Swap 5: Your Home Environment

The documentary touched on something most people don't think about: household dust. Plastic-containing products in your home off-gas and shed particles, which become part of the dust you breathe and that settles on food and surfaces.

•       Conventional air fresheners and candles → beeswax or soy candles with cotton wicks; open windows when possible; or a HEPA air purifier which filters particulate matter including microplastics from indoor air.

•       Synthetic rugs and carpets → natural fiber options when replacing (wool, jute, sisal). In the meantime, vacuuming more frequently with a HEPA-filtered vacuum helps.

•       Plastic food packaging → when you have the option, choose products packaged in glass, cardboard, or aluminum over plastic. This is harder to control, but every reduction counts.
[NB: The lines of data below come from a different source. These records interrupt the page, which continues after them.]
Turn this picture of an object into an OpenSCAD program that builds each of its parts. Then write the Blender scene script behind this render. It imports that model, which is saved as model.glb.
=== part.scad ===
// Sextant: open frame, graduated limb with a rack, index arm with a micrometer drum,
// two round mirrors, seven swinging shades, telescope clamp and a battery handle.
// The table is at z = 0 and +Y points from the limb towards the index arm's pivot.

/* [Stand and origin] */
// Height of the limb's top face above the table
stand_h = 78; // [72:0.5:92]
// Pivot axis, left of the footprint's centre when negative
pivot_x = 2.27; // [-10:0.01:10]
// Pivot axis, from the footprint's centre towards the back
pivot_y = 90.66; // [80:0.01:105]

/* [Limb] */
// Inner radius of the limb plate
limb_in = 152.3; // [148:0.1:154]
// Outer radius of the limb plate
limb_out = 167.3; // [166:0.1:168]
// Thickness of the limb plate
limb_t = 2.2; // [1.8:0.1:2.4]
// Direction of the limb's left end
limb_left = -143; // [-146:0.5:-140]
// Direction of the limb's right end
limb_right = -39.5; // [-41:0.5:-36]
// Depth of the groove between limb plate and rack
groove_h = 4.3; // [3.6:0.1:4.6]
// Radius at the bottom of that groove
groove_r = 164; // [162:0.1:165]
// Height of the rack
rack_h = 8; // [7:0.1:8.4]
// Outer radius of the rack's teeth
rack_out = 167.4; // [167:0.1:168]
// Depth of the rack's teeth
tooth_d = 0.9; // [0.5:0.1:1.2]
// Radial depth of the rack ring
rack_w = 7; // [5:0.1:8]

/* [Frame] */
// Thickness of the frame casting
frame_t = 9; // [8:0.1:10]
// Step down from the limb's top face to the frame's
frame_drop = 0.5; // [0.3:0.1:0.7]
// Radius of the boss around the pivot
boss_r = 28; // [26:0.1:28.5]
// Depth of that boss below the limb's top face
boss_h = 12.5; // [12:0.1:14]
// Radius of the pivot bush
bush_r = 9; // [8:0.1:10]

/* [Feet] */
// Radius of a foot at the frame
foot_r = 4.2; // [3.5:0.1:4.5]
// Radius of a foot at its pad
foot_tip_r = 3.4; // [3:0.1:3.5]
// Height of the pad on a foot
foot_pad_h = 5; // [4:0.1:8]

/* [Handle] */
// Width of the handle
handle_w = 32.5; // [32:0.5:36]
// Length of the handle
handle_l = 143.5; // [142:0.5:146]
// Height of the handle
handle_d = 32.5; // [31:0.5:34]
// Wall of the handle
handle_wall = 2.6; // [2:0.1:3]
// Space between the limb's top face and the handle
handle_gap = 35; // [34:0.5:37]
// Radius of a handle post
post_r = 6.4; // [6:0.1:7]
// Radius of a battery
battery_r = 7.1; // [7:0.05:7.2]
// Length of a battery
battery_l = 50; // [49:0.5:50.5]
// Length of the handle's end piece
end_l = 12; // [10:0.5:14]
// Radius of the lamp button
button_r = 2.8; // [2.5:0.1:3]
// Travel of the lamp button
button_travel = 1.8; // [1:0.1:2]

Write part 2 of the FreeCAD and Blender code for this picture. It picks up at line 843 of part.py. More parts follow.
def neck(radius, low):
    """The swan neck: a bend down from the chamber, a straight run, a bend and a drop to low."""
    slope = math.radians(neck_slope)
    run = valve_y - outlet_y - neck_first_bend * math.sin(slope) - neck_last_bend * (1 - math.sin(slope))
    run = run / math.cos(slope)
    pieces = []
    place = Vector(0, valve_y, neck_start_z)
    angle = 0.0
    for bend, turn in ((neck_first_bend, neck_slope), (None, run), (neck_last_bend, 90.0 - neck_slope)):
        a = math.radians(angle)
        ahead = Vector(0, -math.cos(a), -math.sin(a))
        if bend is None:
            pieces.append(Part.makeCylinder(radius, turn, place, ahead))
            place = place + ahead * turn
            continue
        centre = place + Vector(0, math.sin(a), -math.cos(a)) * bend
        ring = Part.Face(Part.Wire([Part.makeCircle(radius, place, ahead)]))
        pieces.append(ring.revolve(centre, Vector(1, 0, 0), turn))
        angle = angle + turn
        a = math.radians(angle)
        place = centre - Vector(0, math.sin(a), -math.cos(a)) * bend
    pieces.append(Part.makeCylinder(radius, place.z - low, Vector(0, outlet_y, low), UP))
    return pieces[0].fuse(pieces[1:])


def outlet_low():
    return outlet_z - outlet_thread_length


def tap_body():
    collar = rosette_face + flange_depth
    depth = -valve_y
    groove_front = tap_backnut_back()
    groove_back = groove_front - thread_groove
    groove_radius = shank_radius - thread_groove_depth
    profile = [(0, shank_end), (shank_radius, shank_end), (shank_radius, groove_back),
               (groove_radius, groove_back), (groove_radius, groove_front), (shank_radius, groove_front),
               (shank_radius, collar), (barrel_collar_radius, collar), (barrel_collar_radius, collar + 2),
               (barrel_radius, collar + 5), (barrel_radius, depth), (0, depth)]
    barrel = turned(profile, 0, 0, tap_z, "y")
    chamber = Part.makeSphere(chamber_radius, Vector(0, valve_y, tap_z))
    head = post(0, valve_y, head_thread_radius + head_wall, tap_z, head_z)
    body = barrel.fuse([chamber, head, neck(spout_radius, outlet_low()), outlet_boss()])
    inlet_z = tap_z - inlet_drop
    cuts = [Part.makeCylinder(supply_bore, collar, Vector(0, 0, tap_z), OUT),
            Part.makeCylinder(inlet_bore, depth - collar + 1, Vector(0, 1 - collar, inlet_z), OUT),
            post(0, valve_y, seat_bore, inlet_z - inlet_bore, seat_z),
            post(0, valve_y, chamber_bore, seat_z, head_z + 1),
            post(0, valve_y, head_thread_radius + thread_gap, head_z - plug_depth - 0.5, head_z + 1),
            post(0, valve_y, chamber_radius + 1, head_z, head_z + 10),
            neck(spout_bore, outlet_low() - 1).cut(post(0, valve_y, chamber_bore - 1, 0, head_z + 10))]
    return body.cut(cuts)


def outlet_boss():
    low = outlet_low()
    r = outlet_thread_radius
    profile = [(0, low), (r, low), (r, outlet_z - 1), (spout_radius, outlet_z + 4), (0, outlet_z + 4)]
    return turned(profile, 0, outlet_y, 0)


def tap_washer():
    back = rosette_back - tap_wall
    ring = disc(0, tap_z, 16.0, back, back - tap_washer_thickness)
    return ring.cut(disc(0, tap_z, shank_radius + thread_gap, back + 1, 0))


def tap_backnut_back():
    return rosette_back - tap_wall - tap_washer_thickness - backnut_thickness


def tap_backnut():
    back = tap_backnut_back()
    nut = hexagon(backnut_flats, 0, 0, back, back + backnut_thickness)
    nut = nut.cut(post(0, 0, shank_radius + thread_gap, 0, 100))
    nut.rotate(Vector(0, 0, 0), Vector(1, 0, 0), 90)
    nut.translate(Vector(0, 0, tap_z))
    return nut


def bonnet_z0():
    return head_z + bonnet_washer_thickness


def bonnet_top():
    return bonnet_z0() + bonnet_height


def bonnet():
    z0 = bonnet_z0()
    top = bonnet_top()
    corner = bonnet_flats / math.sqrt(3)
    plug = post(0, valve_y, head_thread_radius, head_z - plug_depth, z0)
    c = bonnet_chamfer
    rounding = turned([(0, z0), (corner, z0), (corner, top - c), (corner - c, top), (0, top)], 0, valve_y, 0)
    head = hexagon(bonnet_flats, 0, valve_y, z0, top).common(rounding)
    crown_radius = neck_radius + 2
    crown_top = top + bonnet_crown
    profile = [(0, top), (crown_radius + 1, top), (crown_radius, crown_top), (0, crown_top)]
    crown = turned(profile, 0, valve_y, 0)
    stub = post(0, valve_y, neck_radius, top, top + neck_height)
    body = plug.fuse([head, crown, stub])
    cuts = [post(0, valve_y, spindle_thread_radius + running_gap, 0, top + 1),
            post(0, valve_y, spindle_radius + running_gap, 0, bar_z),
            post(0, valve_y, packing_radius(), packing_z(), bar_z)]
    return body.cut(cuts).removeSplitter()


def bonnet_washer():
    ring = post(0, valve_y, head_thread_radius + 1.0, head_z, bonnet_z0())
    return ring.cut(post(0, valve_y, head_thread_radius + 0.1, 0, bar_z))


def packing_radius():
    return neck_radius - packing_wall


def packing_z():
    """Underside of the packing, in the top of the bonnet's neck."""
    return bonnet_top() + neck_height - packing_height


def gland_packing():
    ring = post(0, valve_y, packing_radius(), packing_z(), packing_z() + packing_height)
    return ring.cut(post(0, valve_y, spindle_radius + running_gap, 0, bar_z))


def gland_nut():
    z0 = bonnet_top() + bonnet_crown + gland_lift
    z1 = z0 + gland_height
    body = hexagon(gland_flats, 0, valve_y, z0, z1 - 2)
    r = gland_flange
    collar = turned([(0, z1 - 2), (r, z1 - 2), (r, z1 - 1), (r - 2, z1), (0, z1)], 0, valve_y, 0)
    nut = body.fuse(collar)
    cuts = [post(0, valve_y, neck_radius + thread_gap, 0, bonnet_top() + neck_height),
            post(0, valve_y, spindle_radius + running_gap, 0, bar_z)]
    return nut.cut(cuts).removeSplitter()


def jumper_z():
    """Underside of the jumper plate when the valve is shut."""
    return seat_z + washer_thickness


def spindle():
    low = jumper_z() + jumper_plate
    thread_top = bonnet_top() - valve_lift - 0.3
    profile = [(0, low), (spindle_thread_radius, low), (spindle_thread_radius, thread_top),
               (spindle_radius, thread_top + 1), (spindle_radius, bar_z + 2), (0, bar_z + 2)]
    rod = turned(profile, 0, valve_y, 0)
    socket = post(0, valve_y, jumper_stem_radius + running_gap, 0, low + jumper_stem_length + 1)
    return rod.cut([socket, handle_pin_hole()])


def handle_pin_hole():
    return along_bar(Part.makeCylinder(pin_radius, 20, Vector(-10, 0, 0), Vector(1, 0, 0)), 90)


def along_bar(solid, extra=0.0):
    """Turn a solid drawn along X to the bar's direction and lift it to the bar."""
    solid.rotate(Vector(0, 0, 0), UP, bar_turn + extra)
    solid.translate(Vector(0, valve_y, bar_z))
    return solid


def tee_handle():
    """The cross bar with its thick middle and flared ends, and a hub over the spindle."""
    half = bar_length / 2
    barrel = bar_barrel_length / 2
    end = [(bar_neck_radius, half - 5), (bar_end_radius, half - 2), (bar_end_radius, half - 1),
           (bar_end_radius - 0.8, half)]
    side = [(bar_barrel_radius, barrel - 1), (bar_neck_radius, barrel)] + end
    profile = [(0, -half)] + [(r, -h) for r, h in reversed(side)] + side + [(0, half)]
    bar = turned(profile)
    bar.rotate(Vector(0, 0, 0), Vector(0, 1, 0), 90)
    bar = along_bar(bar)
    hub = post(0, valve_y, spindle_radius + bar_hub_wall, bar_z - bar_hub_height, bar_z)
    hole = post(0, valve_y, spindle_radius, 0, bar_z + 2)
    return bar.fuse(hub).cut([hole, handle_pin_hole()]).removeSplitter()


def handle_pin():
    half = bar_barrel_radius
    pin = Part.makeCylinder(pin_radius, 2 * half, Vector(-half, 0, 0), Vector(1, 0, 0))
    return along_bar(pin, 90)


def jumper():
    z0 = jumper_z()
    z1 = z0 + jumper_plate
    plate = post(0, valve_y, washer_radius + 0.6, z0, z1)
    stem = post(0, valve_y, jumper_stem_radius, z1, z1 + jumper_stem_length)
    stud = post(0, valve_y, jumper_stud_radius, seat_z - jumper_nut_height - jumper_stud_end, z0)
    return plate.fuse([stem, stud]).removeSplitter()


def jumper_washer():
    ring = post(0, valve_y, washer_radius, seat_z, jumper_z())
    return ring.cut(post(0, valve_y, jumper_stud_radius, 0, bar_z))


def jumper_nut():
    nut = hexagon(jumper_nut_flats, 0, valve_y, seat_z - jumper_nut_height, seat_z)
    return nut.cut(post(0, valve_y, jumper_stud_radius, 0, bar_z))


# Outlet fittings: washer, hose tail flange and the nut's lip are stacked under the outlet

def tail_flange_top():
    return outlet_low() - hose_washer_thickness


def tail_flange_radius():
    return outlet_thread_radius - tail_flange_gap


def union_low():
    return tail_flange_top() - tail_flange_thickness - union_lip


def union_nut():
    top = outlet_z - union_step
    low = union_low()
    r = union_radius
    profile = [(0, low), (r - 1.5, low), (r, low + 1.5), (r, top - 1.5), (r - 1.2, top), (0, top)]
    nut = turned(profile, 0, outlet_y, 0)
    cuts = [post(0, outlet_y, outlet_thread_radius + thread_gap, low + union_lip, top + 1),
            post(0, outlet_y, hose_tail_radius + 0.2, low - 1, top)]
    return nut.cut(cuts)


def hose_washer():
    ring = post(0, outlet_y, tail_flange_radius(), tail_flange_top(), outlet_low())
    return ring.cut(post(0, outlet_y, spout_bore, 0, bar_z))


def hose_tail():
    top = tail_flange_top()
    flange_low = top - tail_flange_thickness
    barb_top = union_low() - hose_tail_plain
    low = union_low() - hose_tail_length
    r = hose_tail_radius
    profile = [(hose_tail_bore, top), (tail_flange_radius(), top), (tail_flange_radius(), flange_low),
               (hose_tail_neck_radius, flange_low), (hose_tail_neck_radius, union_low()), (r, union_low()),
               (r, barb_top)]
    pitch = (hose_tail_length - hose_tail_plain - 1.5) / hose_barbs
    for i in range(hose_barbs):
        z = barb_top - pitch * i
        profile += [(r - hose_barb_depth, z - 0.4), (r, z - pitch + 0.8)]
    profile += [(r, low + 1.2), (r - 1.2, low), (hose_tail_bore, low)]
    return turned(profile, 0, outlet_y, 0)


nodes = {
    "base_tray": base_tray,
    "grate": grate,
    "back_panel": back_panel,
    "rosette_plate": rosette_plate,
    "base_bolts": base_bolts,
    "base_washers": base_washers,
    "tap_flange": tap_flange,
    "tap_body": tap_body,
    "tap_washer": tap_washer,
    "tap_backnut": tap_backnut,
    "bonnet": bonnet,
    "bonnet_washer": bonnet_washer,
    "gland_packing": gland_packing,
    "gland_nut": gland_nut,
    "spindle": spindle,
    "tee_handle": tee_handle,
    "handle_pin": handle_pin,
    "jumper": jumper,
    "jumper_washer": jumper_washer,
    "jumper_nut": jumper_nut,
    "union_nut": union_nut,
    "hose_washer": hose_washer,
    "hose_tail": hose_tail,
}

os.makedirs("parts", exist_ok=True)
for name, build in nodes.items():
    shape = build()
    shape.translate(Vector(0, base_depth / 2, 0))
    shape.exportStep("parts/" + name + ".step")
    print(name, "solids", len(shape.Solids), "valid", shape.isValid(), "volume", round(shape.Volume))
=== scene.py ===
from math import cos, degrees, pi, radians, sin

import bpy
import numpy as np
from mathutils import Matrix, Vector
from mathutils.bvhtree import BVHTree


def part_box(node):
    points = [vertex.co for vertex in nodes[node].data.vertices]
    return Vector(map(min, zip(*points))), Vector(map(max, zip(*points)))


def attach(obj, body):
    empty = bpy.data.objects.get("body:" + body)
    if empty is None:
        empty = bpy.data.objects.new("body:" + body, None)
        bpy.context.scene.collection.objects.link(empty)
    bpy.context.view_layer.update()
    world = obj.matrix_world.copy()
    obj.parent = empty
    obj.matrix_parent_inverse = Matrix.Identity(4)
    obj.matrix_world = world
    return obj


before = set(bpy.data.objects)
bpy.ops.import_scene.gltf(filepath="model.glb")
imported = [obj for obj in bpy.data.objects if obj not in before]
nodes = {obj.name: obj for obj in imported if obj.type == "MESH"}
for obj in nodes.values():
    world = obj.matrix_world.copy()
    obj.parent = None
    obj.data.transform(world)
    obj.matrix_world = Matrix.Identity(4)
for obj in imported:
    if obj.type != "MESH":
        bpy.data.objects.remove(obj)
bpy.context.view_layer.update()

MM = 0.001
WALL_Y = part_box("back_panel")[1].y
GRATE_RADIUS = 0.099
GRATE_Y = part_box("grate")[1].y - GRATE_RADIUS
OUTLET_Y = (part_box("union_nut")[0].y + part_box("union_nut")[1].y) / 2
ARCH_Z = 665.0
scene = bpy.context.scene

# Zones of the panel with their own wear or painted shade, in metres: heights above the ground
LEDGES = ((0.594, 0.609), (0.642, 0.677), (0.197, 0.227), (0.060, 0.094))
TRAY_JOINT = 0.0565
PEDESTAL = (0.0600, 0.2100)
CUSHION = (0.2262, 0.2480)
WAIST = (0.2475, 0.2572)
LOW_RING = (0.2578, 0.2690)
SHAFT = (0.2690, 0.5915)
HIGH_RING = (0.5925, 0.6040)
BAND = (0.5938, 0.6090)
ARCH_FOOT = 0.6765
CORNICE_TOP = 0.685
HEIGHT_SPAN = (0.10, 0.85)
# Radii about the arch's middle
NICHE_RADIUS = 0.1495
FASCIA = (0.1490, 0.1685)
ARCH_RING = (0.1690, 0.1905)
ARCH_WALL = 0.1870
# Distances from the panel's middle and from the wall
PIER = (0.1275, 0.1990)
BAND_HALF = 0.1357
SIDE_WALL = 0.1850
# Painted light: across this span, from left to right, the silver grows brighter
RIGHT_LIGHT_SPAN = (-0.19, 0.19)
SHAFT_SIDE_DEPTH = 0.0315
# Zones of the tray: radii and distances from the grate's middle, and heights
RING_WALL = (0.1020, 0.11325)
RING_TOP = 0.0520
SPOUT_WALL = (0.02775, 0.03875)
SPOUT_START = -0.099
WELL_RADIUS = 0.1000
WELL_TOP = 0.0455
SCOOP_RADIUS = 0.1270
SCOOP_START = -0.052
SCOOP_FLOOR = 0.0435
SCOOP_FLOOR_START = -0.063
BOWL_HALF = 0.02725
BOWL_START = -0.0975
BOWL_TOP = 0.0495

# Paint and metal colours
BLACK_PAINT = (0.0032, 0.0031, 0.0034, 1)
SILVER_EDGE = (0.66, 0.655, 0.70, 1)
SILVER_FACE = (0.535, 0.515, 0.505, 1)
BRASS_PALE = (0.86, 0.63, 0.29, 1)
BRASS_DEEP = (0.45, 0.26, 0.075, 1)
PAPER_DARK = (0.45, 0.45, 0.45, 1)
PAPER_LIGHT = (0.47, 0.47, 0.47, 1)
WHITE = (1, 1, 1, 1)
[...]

A Word on Progress Over Perfection

Here is what the wellness world sometimes forgets: stress is also bad for your hormones. Cortisol does plenty of its own endocrine-disrupting damage. So if your attempt to detox your life is making you miserable, anxious, or obsessive — that is a problem too.

The goal is to make calm, sustainable swaps that lower your overall exposure over time. Pick one area this week. Make the swap. Feel good about it. Move on to the next one when you're ready.

You don't have to do this perfectly or all at once. A gradual, intentional shift in your daily habits is genuinely powerful — and it's the kind of change that actually sticks.

The Bottom Line

The Plastic Detox is unsettling, yes. But it is also a roadmap. The researchers in the film aren't saying run away and hide from modern life — they're saying get informed, reduce what you can, and advocate for systemic change alongside your personal choices.

Your body is working hard for you every single day. These swaps are just one way to make its job a little easier.